Jesus Preaching, Rembrandt, “The Hundred Guilder Print”, Rijksmuseum, Amsterdam, Netherlands.
One of the scribes came to Jesus and asked him,
“Which is the first of all the commandments?” Mark 12:28.
There comes a time for almost everything and everyone where a “reboot” becomes necessary. For example, when one retires from work after a long and loyal service, the reboot will simply be, “what am I going to do with my life now?” Computer programs sometimes have to be rebooted for a fresh start. One’s wardrobe probably requires a rebooting now and again (including the boots) and acceptable surplus given to those in need. Another way of putting is a “fresh start”. Today’s gospel I think is an example. Jesus had now arrived from Jericho and was in Jerusalem, the final stage of his messianic journey. His mission was almost complete. He had taught his followers his essential message, he had worked the miracles prophesied from of old as pointing to the long-promised Messiah, and now his mission was virtually complete. I believe today’s gospel, then, represents a “reboot”. One of the officials in the Temple, a scribe, asked Jesus a simple question, “Which is the first of all the commandments?”. In other words, what is the foundation of all of God’s teaching? Jesus’ answer was so clear and convincing that the scribe himself praised the Lord for his insight. Love God, Neighbor and Self. It was not a new teaching, as we see from today’s first reading, and (though not in today’s readings), there is this from the Book of Leviticus: “You shall not take vengeance or bear a grudge against the children of your own people, but you shall love your neighbor as yourself: I am the Lord.” (Lv.19:18). Jesus linked these together, to the delight of the scribe in the Temple, and his summary has become the foundation of the entire Christian message.
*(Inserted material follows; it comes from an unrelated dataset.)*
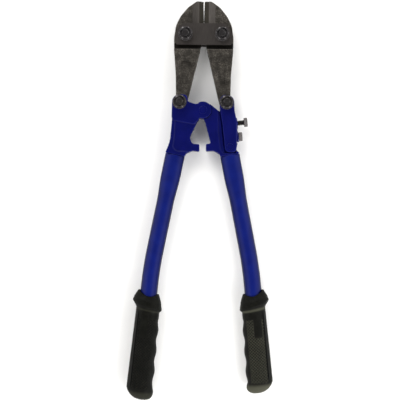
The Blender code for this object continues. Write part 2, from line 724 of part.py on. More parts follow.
def main():
    for old in list(bpy.data.objects):
        bpy.data.objects.remove(old, do_unlink=True)
    paint = make_materials()
    tool = bpy.data.objects.new("tool", None)
    bpy.context.scene.collection.objects.link(tool)

    left_jaw_at, right_jaw_at = at(JAW_PIVOT, -1), at(JAW_PIVOT, 1)
    left_bolt_at, right_bolt_at = at(HANDLE_PIVOT, -1), at(HANDLE_PIVOT, 1)
    straps = make_body("straps_body", CENTRE_PIVOT, tool)
    left_jaw = make_body("left_jaw_body", left_jaw_at, straps)
    right_jaw = make_body("right_jaw_body", right_jaw_at, straps)
    left_handle = make_body("left_handle_body", left_bolt_at, left_jaw, left_jaw_at)
    right_handle = make_body("right_handle_body", CENTRE_PIVOT, left_handle, left_bolt_at)
    lug = make_body("lug_body", LUG_PIVOT, right_handle)
    adjusting = make_body("adjusting_screw_body", ADJUSTING_SCREW_AT, lug, LUG_PIVOT)
    locking = make_body("locking_screw_body", LOCKING_SCREW_AT, right_handle)

    jaw_end = STRAP_OUTER + WASHER_HEIGHT + NUT_HEIGHT + 3 * GAP + BOLT_STICK_OUT
    for face, label in ((1, "front"), (-1, "rear")):
        fit(make_strap(f"{label}_strap", face), straps, CENTRE_PIVOT, paint["strap_steel"])
    for side, label in ((-1, "left"), (1, "right")):
        where = at(JAW_PIVOT, side)
        washer_seat = STRAP_OUTER + GAP
        nut_seat = washer_seat + WASHER_HEIGHT + GAP
        for piece in (make_bolt(f"{label}_jaw_bolt", where, STRAP_OUTER, jaw_end),
                      make_washer(f"{label}_jaw_washer", where, washer_seat),
                      make_nut(f"{label}_jaw_nut", where, nut_seat)):
            fit(piece, straps, CENTRE_PIVOT, paint["black_oxide"])
    fit(make_jaw("left_jaw", -1), left_jaw, left_jaw_at, paint["jaw_steel"])
    fit(make_jaw("right_jaw", 1), right_jaw, right_jaw_at, paint["jaw_steel"])

    bolt_end = CHEEK_OUTER + WASHER_HEIGHT + NUT_HEIGHT + 3 * GAP + BOLT_STICK_OUT
    for label, where, body, pivot in (("left", left_bolt_at, left_handle, left_bolt_at),
                                      ("right", right_bolt_at, lug, LUG_PIVOT)):
        washer_seat = CHEEK_OUTER + GAP
        nut_seat = washer_seat + WASHER_HEIGHT + GAP
        for piece in (make_bolt(f"{label}_handle_bolt", where, CHEEK_OUTER, bolt_end),
                      make_washer(f"{label}_handle_washer", where, washer_seat),
                      make_nut(f"{label}_handle_nut", where, nut_seat)):
            fit(piece, body, pivot, paint["black_oxide"])

    pin = make_pin("centre_pin", CENTRE_PIVOT, PIN_RADIUS, CHEEK_OUTER)
    fit(pin, left_handle, left_bolt_at, paint["blue_paint"])
    pin = make_pin("lug_pin", LUG_PIVOT, PIN_RADIUS - 1.0, CHEEK_OUTER)
    fit(pin, right_handle, CENTRE_PIVOT, paint["blue_paint"])
    fit(make_left_arm("left_arm"), left_handle, left_bolt_at, paint["blue_paint"])
    fit(make_right_arm("right_arm"), right_handle, CENTRE_PIVOT, paint["blue_paint"])
    fit(make_lug("adjusting_lug"), lug, LUG_PIVOT, paint["blue_paint"])
    for side, label, body, pivot in ((-1, "left", left_handle, left_bolt_at),
                                     (1, "right", right_handle, CENTRE_PIVOT)):
        fit(make_tube(f"{label}_tube", side), body, pivot, paint["blue_paint"])
        fit(make_grip(f"{label}_grip", side), body, pivot, paint["black_grip"])

    screw = make_screw("adjusting_screw", ADJUSTING_SCREW_AT, 7.4, -9.6)
    fit(screw, adjusting, ADJUSTING_SCREW_AT, paint["black_oxide"])
    screw = make_screw("locking_screw", LOCKING_SCREW_AT, GAP, -22.0)
    fit(screw, locking, LOCKING_SCREW_AT, paint["black_oxide"])
    stand_on_origin(tool)


main()
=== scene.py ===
import json
import math

import bmesh
import bpy
from mathutils import Matrix, Vector


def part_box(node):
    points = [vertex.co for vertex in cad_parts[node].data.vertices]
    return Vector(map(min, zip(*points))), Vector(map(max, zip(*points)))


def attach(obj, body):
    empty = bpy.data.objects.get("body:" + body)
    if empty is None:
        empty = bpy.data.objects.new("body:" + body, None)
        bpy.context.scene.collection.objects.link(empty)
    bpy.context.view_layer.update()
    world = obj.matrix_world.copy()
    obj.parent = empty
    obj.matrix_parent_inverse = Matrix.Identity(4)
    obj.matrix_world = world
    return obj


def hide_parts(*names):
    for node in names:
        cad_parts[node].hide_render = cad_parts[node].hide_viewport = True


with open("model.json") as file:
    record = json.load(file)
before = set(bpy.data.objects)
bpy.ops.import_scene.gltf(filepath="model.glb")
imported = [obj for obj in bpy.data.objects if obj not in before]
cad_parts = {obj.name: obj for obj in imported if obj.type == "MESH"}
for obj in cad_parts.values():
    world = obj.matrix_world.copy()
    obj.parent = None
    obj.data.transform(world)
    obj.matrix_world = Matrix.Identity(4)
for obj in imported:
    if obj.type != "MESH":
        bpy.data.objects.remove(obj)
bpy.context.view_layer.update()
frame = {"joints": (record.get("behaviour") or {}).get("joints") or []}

# Lengths here are in millimetres, measured from the centre pivot as in the CAD model:
# x to the right, y towards the jaws, z out of the front face.
MM = 0.001
JOINTS = {joint["name"]: joint for joint in frame["joints"]}
ORIGIN = Vector(JOINTS["handles"]["pos_m"])


def joint_at(name):
    """Where a joint is, as (x, y) of the right-hand side."""
    place = (Vector(JOINTS[name]["pos_m"]) - ORIGIN) / MM
    return abs(place.x), place.y


def node_span(node, axis):
    """Lowest and highest coordinate of a CAD node, in this script's own units."""
    return [(corner[axis] - ORIGIN[axis]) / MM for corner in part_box(node)]


JAW_PIVOT = joint_at("right_jaw_pivot")
HANDLE_PIVOT = joint_at("left_handle_pivot")
LUG_PIVOT = joint_at("lug_pivot")
CENTRE = (0.0, 0.0)
LABELS = {-1: "left", 1: "right"}

GAP = 0.3                      # clearance between touching pieces
CHAMFER = 0.7                  # broken edges of the straps
THROUGH = 12.0                 # further out than any flat face, for cuts that go right through

# How far flat faces are from the middle plane
BLADE = 5.0                    # jaws at the straps, jaw tails, core of the right arm
PLATE_INNER = 5.3              # inner face of straps, cheeks and lug plates
STRAP_OUTER = node_span("front_strap", 2)[1]
CHEEK_OUTER = node_span("left_arm", 2)[1]
LEG_OUTER = 8.8                # jaw legs just below the straps
RIM_OUTER = 9.1                # rim along the left arm's outer edge
PANEL_OUTER = 8.2              # arm walls below the cheeks
RIDGE_OUTER = 7.0
SLOT_FLOOR = 4.6               # floor of the slot between strap and leg
REAR_FACE = -node_span("left_jaw_bolt", 2)[0]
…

Now the passage from Deuteronomy is also one of, if not the, most important scripture passages for our Jewish brothers and sisters. It is called the Shema Yisrael, or simply “Hear O Israel”. It holds the central position of both morning and evening prayers as a simple declaration of total belief and acceptance of God’s singularity and power. It is also a reflection of the first commandment “I am the Lord your God….” It is also the last prayer uttered by believers as they fall asleep at night, and as they pass from this world. In other words it is central to the very identity of being Jewish. So when Jesus is asked today’s question, what is the greatest commandment, it is not surprising that he states the Shema Yisrael. But he adds to it. The love of neighbor and self, though not placed first – love of God is supreme – it is clearly second in rank, and so they are above all other commands. And all other rules and regulations clearly depend on this supreme command. This command can be considered to be the heart and soul of monotheistic belief; remember that the supreme belief in Islam is that “there is no god but Allah”. In adding love of neighbor and self to this, Jesus linked human behavior not simply to honoring God, but on respecting neighbor and self. This is logical and reasonable if you accept the Christian teaching that we are all adopted children of God. We must show the same respect and honor the dignity of all other people as God’s children.
So as we approach the end of the church’s year we are getting a timely reminder of the foundation of our belief, one we share with the other two great monotheistic religions. This is that God is first, last and always. But then we Christians acknowledge that all of us humans, as children of God, deserve and require respect and dignity no matter what. It is our duty and obligation to act on that belief which may be very difficult at times. But Jesus himself never wavered in that, even forgiving those who crucified him for no reason. God give us the strength and conviction to do likewise.